The biggest cost seems to be developer speed, to be honest. (Though, as I’ve grown in my career I’ve become less and less convinced that developer speed as a measurement is all that it’s cracked up to be.) With DynamoDB you can’t just start slamming your hands on the keyboard and cranking out a database. You have to be thoughtful about how you want to store and retrieve data. This, for me, falls in line with the idea that storage options are expanding more broadly, and you should care deeply about how and when your data is being access, instead of thinking about it purely in terms of spinning up some code and some databases.

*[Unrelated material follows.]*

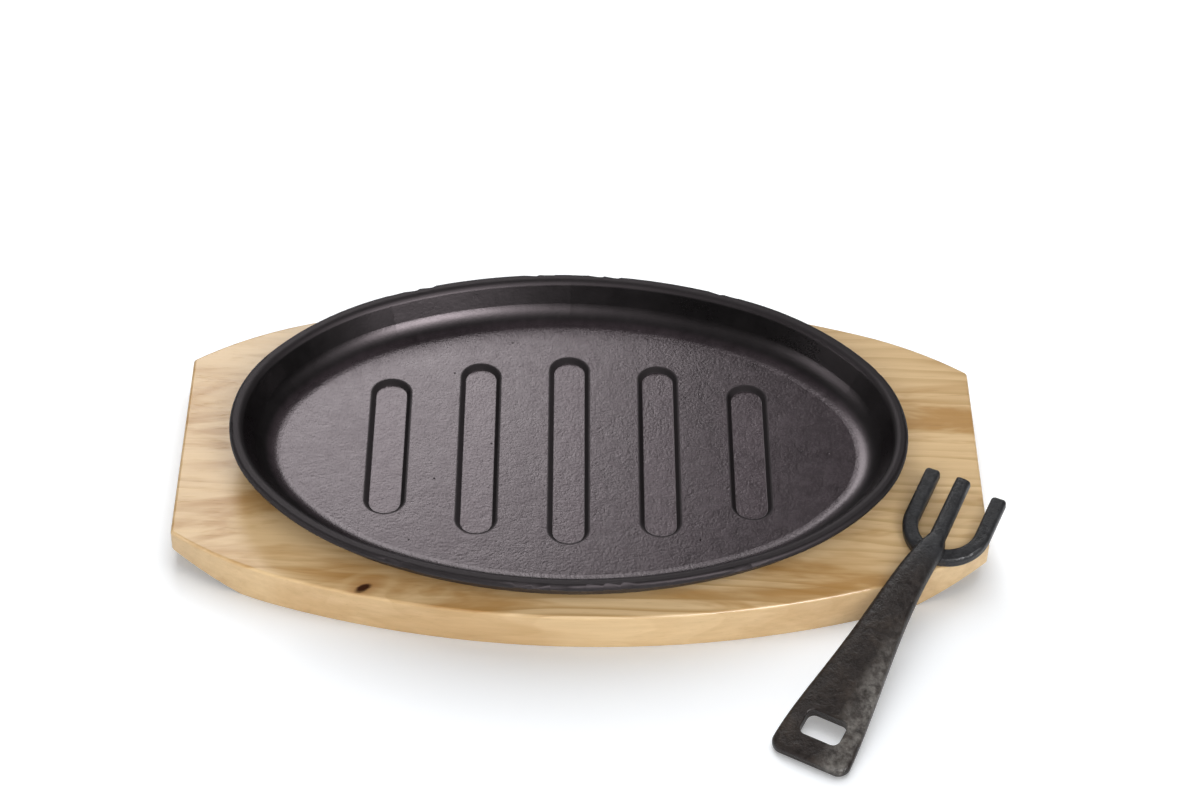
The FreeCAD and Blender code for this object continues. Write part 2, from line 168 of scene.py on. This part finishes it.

This is all super basic. I haven’t gotten into most of the more complex concepts of storing or representing data. To the point, it’s definitely a different way of iteratively thinking about a system. In Postgres land modifying data is as easy as spinning up a new table or dropping and creating some new columns with new constraints. But in DynamoDB world, changing things like your primary access patterns aren’t quite as cut and dry. From a development perspective though, that might be as straightforward as getting comfortable with dropping and recreating databases as necessary in order to get up and running, rather than relying on iterative modifications.

This is honestly, quite exciting. Beyond the serverless-ness of it all, it's cool to start playing around with different ways to store and transport data that match the needs of the problems I'm trying to solve.